# Stored data:
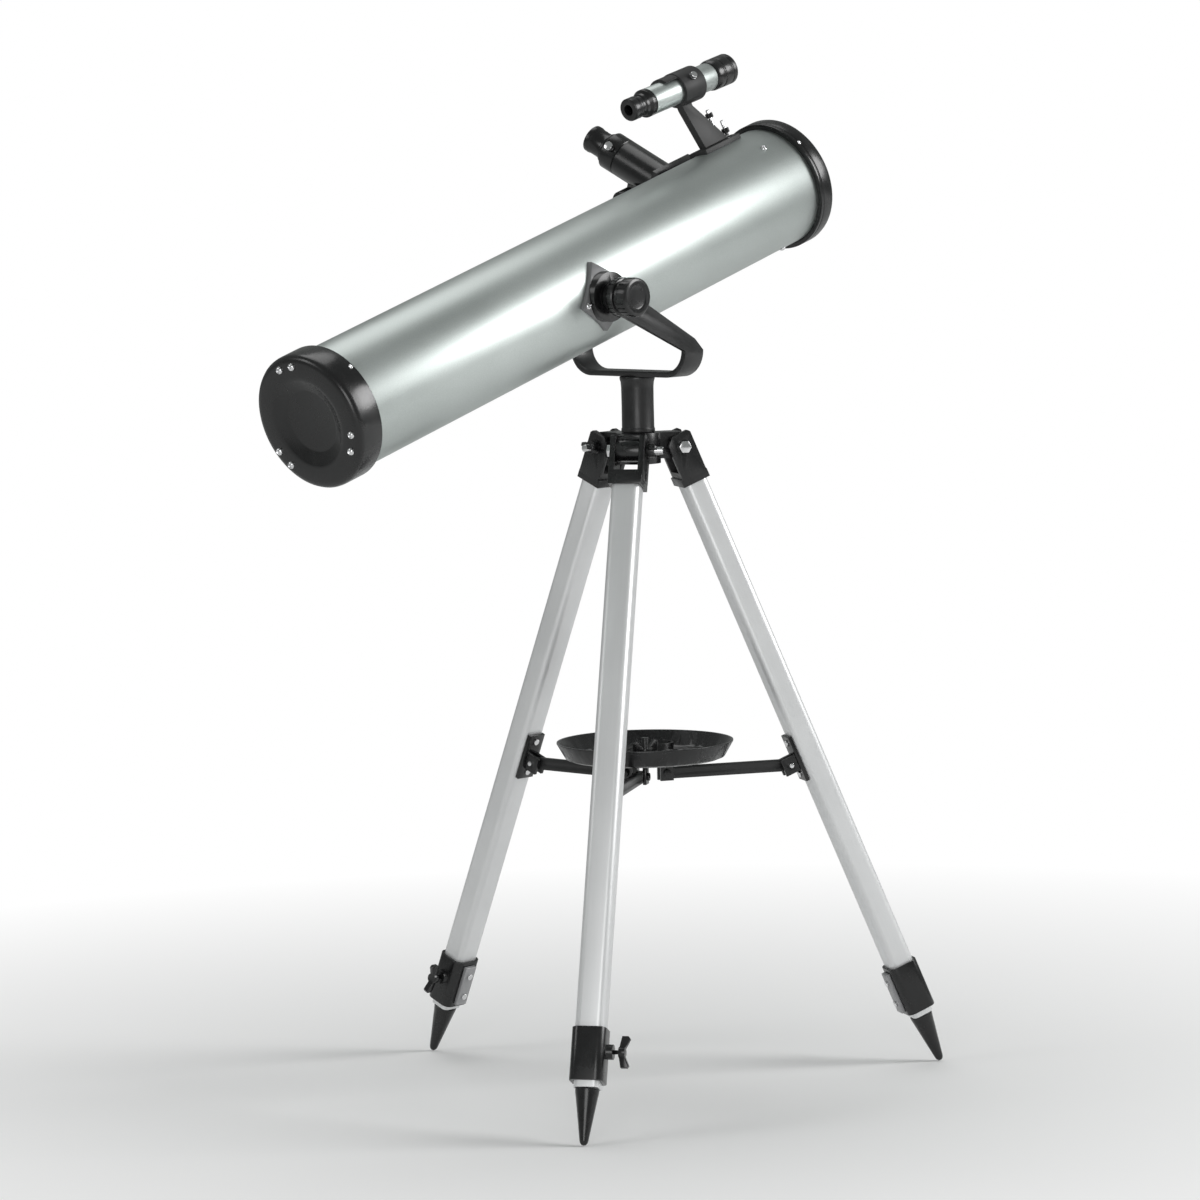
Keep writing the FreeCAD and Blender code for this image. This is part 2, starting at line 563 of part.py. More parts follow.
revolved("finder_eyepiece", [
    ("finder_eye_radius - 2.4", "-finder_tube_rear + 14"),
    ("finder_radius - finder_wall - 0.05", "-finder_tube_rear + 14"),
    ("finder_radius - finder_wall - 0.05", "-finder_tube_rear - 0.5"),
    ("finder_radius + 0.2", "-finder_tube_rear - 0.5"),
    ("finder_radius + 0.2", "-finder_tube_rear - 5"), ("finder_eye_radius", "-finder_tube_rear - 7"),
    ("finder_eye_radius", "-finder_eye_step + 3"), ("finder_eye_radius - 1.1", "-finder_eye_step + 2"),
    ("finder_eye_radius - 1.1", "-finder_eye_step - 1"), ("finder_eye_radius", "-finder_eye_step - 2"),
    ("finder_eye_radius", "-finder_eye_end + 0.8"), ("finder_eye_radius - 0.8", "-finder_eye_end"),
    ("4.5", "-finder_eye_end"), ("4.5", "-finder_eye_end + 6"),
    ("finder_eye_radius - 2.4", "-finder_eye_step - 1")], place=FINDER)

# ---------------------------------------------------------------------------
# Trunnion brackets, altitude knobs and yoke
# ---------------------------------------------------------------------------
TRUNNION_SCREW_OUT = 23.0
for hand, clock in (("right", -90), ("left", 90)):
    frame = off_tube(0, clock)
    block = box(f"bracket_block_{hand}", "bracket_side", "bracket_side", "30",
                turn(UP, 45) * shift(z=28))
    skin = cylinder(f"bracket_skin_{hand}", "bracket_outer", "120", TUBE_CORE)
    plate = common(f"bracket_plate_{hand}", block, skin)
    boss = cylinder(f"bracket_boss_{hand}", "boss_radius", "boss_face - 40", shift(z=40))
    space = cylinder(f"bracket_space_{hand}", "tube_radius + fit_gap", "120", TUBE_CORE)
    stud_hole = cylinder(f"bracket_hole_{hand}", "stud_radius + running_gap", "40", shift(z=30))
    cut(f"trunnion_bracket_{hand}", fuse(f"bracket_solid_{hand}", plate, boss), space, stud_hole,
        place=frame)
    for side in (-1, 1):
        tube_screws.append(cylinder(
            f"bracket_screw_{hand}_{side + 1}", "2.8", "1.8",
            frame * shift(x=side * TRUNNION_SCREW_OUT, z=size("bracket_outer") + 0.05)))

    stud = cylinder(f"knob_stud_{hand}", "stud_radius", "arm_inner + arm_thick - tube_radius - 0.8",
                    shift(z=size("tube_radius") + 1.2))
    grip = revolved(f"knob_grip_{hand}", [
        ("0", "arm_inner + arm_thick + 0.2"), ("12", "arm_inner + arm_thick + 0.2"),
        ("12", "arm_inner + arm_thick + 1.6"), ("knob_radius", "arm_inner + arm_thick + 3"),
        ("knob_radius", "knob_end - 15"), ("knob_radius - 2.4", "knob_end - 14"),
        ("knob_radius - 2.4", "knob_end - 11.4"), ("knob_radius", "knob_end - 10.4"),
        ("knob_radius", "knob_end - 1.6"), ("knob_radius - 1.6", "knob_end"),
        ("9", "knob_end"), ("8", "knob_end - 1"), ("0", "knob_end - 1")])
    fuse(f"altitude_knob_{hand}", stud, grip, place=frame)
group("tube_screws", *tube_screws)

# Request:
Copy all of the data. Keep every word exactly as it is.

# Solution for this task:
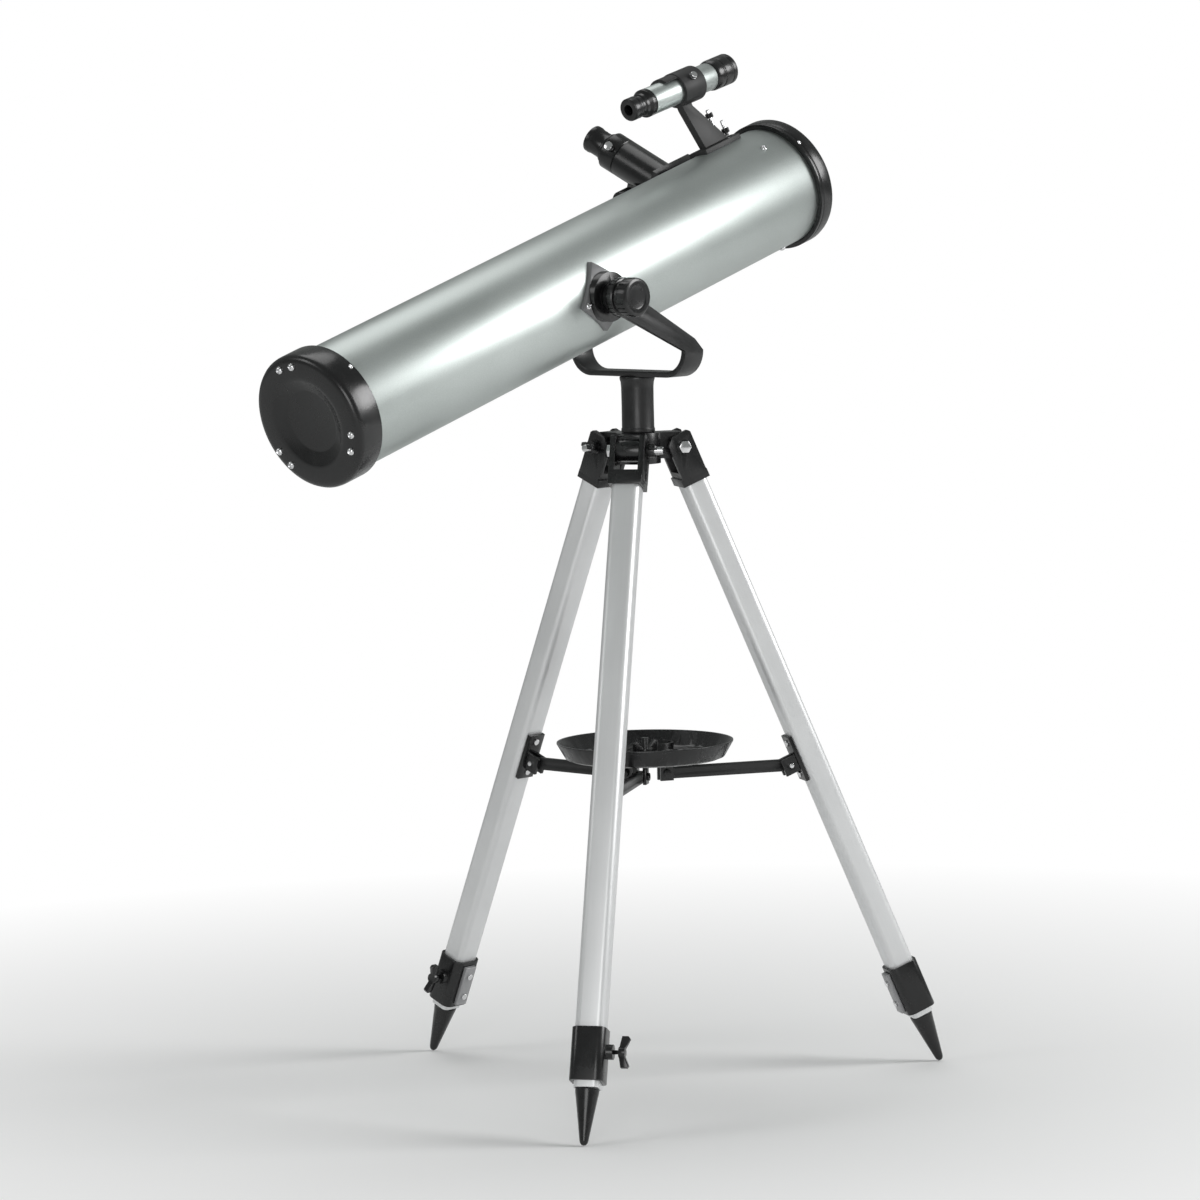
Keep writing the FreeCAD and Blender code for this image. This is part 2, starting at line 563 of part.py. More parts follow.
revolved("finder_eyepiece", [
    ("finder_eye_radius - 2.4", "-finder_tube_rear + 14"),
    ("finder_radius - finder_wall - 0.05", "-finder_tube_rear + 14"),
    ("finder_radius - finder_wall - 0.05", "-finder_tube_rear - 0.5"),
    ("finder_radius + 0.2", "-finder_tube_rear - 0.5"),
    ("finder_radius + 0.2", "-finder_tube_rear - 5"), ("finder_eye_radius", "-finder_tube_rear - 7"),
    ("finder_eye_radius", "-finder_eye_step + 3"), ("finder_eye_radius - 1.1", "-finder_eye_step + 2"),
    ("finder_eye_radius - 1.1", "-finder_eye_step - 1"), ("finder_eye_radius", "-finder_eye_step - 2"),
    ("finder_eye_radius", "-finder_eye_end + 0.8"), ("finder_eye_radius - 0.8", "-finder_eye_end"),
    ("4.5", "-finder_eye_end"), ("4.5", "-finder_eye_end + 6"),
    ("finder_eye_radius - 2.4", "-finder_eye_step - 1")], place=FINDER)

# ---------------------------------------------------------------------------
# Trunnion brackets, altitude knobs and yoke
# ---------------------------------------------------------------------------
TRUNNION_SCREW_OUT = 23.0
for hand, clock in (("right", -90), ("left", 90)):
    frame = off_tube(0, clock)
    block = box(f"bracket_block_{hand}", "bracket_side", "bracket_side", "30",
                turn(UP, 45) * shift(z=28))
    skin = cylinder(f"bracket_skin_{hand}", "bracket_outer", "120", TUBE_CORE)
    plate = common(f"bracket_plate_{hand}", block, skin)
    boss = cylinder(f"bracket_boss_{hand}", "boss_radius", "boss_face - 40", shift(z=40))
    space = cylinder(f"bracket_space_{hand}", "tube_radius + fit_gap", "120", TUBE_CORE)
    stud_hole = cylinder(f"bracket_hole_{hand}", "stud_radius + running_gap", "40", shift(z=30))
    cut(f"trunnion_bracket_{hand}", fuse(f"bracket_solid_{hand}", plate, boss), space, stud_hole,
        place=frame)
    for side in (-1, 1):
        tube_screws.append(cylinder(
            f"bracket_screw_{hand}_{side + 1}", "2.8", "1.8",
            frame * shift(x=side * TRUNNION_SCREW_OUT, z=size("bracket_outer") + 0.05)))

    stud = cylinder(f"knob_stud_{hand}", "stud_radius", "arm_inner + arm_thick - tube_radius - 0.8",
                    shift(z=size("tube_radius") + 1.2))
    grip = revolved(f"knob_grip_{hand}", [
        ("0", "arm_inner + arm_thick + 0.2"), ("12", "arm_inner + arm_thick + 0.2"),
        ("12", "arm_inner + arm_thick + 1.6"), ("knob_radius", "arm_inner + arm_thick + 3"),
        ("knob_radius", "knob_end - 15"), ("knob_radius - 2.4", "knob_end - 14"),
        ("knob_radius - 2.4", "knob_end - 11.4"), ("knob_radius", "knob_end - 10.4"),
        ("knob_radius", "knob_end - 1.6"), ("knob_radius - 1.6", "knob_end"),
        ("9", "knob_end"), ("8", "knob_end - 1"), ("0", "knob_end - 1")])
    fuse(f"altitude_knob_{hand}", stud, grip, place=frame)
group("tube_screws", *tube_screws)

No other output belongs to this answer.